▶ What this task involves: Please copy the lines below exactly, from the first one through the line showing "are in millimetres.".

begin Provided data

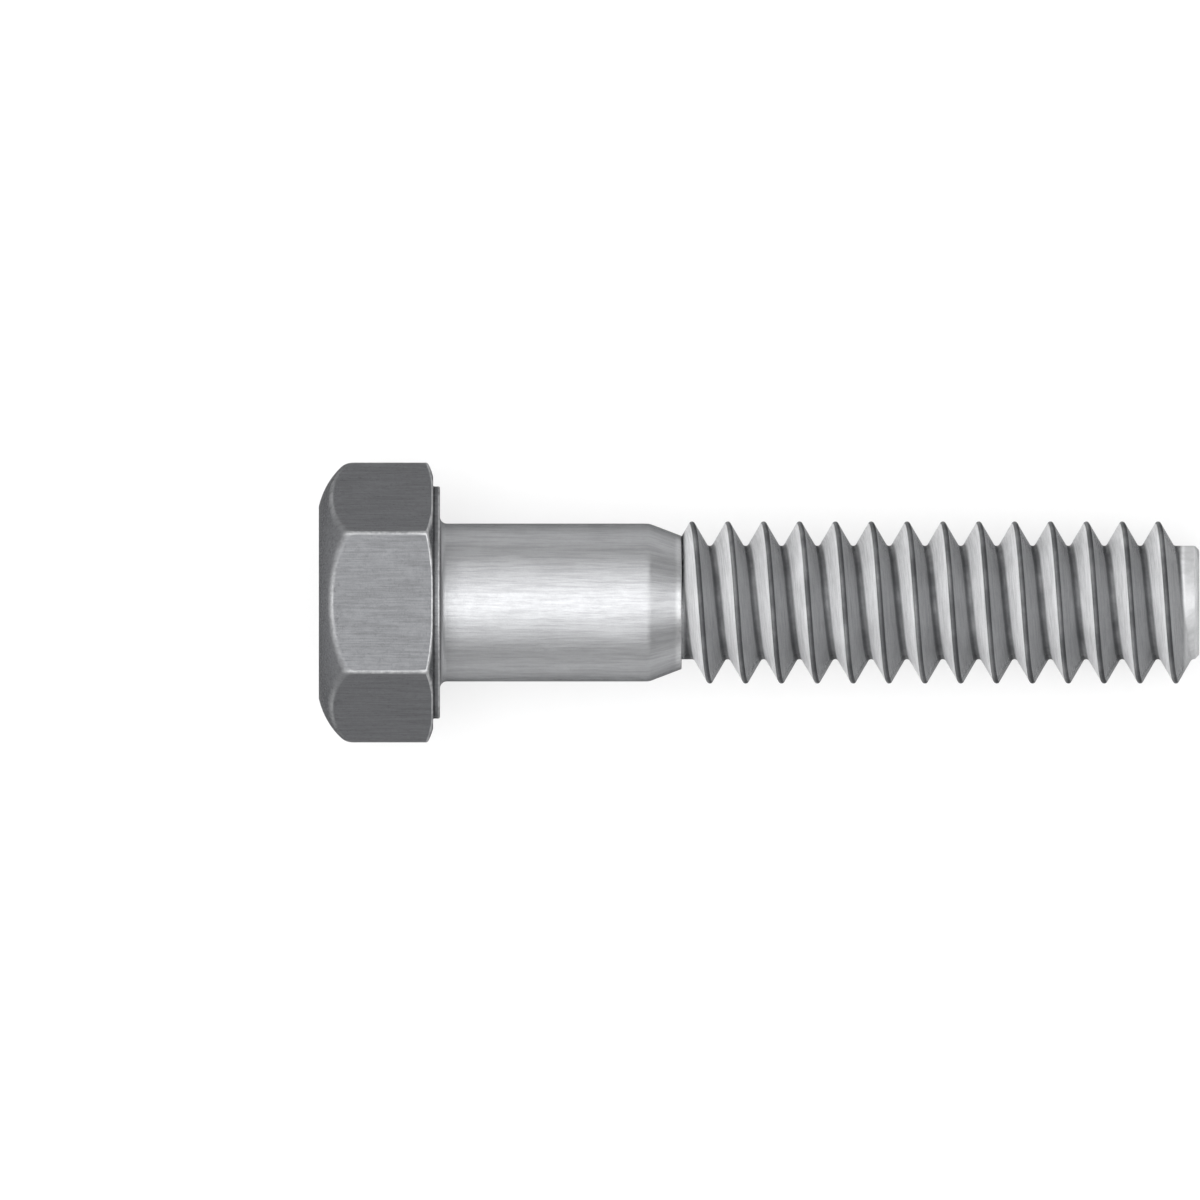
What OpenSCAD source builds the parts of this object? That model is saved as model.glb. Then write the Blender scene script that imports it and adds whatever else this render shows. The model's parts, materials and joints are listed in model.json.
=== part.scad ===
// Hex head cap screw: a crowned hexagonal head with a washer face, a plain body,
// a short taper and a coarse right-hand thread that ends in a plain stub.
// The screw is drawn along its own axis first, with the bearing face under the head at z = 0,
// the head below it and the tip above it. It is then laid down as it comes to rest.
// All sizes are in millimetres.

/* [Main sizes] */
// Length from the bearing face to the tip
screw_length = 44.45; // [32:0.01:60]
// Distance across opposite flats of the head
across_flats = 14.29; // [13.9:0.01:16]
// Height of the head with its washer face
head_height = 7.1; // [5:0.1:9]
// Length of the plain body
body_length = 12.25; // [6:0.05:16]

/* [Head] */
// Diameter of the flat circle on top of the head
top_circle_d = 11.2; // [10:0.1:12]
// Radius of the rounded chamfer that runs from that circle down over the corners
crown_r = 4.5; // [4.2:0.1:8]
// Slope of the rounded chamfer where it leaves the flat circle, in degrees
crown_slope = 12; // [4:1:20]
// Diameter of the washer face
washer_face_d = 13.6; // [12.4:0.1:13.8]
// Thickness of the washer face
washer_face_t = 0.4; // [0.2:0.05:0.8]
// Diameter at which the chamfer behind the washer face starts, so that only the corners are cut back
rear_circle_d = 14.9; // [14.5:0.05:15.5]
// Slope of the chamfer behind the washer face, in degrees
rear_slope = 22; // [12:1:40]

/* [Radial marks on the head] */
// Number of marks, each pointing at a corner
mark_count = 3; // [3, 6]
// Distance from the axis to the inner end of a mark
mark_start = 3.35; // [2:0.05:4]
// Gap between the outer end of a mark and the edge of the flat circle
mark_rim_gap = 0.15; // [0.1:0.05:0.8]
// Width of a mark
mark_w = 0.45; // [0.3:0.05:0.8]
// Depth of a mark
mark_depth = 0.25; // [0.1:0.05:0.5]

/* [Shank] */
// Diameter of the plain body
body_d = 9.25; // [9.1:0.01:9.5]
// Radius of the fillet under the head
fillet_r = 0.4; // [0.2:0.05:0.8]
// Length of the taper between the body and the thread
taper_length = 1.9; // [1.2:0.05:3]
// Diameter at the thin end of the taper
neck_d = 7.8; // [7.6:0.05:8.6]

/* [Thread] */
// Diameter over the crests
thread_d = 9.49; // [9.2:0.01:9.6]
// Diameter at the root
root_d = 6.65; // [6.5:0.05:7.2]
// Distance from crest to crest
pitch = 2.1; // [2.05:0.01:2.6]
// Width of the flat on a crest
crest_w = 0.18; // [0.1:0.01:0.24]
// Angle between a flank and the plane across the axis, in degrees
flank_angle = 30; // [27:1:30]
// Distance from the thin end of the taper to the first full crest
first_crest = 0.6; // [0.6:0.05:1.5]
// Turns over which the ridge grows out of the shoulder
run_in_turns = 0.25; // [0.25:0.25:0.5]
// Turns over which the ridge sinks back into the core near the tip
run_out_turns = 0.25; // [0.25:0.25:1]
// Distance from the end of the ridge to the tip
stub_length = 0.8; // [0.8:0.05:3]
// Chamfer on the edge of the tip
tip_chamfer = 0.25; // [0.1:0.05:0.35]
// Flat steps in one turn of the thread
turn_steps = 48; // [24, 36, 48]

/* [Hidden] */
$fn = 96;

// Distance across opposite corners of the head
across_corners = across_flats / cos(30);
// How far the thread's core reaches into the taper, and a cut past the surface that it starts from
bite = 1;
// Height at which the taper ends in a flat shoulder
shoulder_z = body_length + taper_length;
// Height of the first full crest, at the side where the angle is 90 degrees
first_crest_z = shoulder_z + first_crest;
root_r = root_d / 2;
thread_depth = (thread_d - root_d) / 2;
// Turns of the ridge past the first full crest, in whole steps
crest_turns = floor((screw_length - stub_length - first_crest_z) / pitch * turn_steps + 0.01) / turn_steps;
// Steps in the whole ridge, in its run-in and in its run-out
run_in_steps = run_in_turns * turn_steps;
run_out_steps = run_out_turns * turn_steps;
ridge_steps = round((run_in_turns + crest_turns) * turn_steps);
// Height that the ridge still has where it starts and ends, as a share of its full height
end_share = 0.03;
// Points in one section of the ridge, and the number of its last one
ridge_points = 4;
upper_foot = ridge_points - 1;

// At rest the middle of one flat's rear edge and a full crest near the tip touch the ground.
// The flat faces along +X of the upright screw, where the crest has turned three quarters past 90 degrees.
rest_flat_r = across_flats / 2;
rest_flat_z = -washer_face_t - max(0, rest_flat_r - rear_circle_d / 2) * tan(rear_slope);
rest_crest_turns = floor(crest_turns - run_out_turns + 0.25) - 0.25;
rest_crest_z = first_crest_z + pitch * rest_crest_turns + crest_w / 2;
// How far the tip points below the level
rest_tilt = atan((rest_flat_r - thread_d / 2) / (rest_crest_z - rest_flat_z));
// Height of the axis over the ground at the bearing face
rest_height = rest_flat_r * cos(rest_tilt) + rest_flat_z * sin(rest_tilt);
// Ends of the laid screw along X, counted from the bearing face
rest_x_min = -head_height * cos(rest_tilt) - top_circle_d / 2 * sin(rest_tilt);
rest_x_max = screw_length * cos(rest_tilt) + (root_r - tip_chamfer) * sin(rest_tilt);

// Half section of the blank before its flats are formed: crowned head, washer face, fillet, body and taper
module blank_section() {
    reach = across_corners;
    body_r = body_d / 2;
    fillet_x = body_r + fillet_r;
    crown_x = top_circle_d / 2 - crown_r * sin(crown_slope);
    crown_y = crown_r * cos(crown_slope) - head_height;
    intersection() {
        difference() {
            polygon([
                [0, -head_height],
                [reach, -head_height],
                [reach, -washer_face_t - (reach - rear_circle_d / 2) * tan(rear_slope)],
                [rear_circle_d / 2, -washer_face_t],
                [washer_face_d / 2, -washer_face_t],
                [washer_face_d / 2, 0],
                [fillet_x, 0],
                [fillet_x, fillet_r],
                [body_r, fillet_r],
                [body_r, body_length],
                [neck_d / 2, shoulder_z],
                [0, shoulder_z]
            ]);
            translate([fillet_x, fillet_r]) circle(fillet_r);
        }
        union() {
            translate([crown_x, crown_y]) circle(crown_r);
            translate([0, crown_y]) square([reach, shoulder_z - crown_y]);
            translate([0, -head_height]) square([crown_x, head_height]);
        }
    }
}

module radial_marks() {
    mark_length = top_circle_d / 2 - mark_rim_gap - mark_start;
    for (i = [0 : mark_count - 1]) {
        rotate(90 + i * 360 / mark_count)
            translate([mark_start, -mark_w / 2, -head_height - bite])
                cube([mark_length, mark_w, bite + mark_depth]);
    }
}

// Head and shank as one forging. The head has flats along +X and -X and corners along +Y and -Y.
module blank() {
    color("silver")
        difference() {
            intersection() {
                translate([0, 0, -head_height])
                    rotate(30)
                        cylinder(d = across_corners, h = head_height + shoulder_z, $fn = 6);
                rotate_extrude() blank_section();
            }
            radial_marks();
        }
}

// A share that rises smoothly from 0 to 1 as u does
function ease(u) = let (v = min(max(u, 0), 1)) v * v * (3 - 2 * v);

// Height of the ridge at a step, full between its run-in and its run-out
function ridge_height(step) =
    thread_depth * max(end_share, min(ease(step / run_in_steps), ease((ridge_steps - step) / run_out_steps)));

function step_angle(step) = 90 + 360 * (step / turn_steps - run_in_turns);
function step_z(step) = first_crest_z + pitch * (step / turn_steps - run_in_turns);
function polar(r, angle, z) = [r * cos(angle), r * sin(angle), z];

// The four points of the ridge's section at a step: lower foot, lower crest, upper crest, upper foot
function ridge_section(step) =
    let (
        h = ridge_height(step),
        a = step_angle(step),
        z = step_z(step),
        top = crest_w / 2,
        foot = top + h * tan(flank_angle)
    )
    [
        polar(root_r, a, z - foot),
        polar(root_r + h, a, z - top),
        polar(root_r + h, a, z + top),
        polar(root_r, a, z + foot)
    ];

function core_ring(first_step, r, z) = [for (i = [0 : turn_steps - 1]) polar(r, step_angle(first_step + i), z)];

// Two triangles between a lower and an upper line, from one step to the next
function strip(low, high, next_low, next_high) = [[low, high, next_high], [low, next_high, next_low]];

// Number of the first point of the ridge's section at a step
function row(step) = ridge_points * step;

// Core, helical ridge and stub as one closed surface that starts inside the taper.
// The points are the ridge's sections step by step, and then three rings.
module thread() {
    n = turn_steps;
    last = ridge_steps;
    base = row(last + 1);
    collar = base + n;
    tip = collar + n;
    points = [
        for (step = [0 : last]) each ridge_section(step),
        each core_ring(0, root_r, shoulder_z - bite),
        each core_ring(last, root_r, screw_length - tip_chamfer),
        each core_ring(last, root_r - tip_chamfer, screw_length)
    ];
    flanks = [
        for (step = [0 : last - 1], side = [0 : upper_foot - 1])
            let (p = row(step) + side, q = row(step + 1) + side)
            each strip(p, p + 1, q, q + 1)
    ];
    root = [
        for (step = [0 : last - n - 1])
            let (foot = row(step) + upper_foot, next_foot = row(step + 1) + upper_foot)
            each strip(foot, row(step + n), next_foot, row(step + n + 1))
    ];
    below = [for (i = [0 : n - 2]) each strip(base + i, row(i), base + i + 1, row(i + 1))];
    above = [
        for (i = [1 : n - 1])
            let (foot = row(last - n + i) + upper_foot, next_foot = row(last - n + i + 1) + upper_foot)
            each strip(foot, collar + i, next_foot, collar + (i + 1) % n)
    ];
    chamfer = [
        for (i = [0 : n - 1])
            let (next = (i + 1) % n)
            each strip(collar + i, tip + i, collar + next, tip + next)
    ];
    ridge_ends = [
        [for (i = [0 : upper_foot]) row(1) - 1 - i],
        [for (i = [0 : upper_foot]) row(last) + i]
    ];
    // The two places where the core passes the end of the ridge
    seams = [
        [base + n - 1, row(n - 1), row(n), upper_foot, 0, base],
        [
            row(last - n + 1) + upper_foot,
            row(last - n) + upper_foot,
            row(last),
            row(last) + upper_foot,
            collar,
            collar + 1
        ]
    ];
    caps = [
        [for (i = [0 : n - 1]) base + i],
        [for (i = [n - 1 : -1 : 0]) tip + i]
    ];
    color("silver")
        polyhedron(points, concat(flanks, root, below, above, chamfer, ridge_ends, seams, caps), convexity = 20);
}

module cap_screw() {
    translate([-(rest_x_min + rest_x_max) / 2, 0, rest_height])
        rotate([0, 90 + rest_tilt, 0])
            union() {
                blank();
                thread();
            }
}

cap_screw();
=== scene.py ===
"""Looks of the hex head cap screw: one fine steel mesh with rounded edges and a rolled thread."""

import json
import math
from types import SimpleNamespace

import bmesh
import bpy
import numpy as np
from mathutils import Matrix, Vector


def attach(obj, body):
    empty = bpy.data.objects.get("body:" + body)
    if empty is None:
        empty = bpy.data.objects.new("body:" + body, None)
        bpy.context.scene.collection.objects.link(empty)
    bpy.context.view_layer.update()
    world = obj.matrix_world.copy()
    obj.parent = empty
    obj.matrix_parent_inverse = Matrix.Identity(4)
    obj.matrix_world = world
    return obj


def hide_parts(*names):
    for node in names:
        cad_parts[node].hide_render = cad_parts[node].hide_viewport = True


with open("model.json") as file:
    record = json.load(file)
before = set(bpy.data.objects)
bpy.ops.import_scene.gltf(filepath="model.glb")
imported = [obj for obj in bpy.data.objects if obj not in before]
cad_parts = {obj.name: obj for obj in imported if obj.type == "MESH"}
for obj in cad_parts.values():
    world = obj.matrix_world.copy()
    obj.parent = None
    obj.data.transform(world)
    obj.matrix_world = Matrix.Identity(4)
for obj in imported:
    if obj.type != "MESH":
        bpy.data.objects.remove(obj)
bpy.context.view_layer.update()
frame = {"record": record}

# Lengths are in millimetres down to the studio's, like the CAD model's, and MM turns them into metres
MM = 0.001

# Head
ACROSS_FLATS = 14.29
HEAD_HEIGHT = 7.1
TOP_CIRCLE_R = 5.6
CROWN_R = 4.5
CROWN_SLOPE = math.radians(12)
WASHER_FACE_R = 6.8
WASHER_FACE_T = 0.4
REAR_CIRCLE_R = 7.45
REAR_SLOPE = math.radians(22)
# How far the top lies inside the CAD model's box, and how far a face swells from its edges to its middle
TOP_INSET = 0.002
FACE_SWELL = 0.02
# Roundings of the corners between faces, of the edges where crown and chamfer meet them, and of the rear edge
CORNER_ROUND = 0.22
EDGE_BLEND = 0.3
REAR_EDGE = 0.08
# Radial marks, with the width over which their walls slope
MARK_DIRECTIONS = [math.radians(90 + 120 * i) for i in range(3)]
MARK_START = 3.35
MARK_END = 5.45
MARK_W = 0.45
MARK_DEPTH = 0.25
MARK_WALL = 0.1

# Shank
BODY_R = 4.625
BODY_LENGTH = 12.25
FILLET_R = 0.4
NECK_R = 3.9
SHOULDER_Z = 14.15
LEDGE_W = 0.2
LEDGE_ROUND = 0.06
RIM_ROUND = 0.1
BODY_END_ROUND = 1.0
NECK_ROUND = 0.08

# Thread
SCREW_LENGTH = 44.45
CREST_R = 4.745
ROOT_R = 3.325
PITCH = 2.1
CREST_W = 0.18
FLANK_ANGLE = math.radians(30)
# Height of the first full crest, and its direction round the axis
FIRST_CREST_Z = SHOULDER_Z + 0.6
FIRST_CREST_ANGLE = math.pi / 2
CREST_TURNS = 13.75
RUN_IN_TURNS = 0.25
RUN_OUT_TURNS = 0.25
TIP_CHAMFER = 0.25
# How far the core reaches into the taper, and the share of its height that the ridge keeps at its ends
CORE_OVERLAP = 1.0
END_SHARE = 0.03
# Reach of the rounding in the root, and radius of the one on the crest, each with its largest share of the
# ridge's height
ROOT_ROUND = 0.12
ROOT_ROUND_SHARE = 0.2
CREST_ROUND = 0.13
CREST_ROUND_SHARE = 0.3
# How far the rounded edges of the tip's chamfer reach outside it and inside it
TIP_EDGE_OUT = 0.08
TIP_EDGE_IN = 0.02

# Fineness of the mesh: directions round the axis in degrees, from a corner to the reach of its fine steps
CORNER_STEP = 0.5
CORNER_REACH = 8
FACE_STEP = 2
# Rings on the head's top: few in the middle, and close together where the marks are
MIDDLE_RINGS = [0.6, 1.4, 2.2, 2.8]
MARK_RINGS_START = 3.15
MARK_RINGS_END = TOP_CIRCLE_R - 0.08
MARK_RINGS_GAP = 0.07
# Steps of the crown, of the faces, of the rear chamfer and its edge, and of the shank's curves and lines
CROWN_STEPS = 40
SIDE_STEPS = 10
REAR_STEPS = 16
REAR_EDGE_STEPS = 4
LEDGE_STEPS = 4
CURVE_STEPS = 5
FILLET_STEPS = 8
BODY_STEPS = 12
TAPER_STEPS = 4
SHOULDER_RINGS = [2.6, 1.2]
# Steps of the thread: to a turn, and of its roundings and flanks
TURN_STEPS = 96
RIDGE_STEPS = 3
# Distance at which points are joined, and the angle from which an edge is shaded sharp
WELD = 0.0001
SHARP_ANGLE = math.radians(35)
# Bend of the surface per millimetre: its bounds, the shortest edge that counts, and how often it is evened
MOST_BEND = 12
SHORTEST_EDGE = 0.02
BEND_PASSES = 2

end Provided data

▶ Task answer:
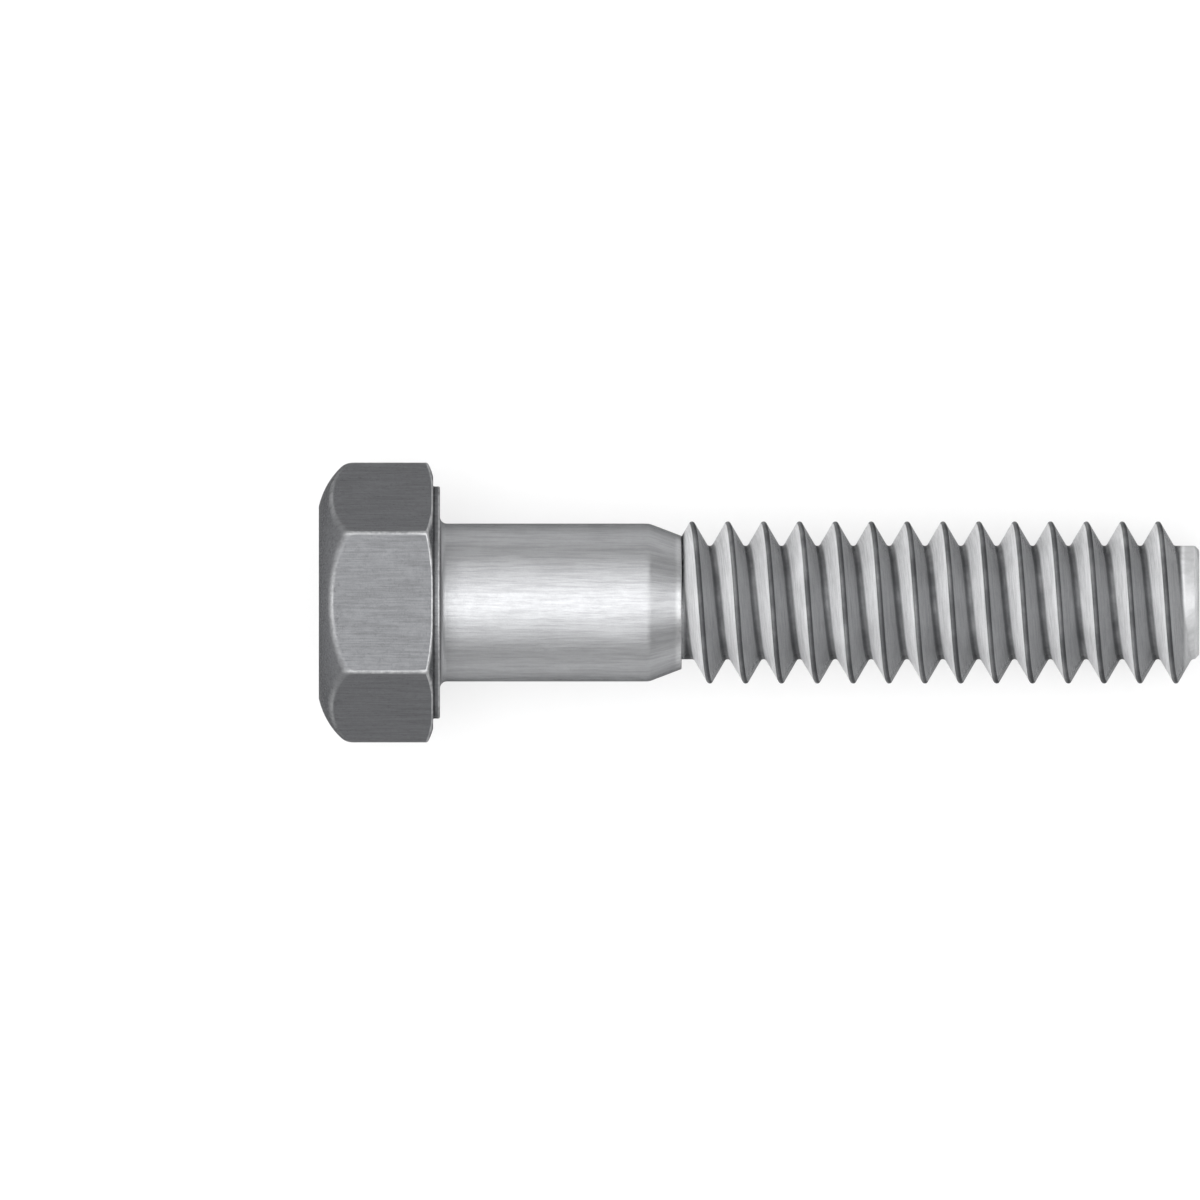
What OpenSCAD source builds the parts of this object? That model is saved as model.glb. Then write the Blender scene script that imports it and adds whatever else this render shows. The model's parts, materials and joints are listed in model.json.
=== part.scad ===
// Hex head cap screw: a crowned hexagonal head with a washer face, a plain body,
// a short taper and a coarse right-hand thread that ends in a plain stub.
// The screw is drawn along its own axis first, with the bearing face under the head at z = 0,
// the head below it and the tip above it. It is then laid down as it comes to rest.
// All sizes are in millimetres.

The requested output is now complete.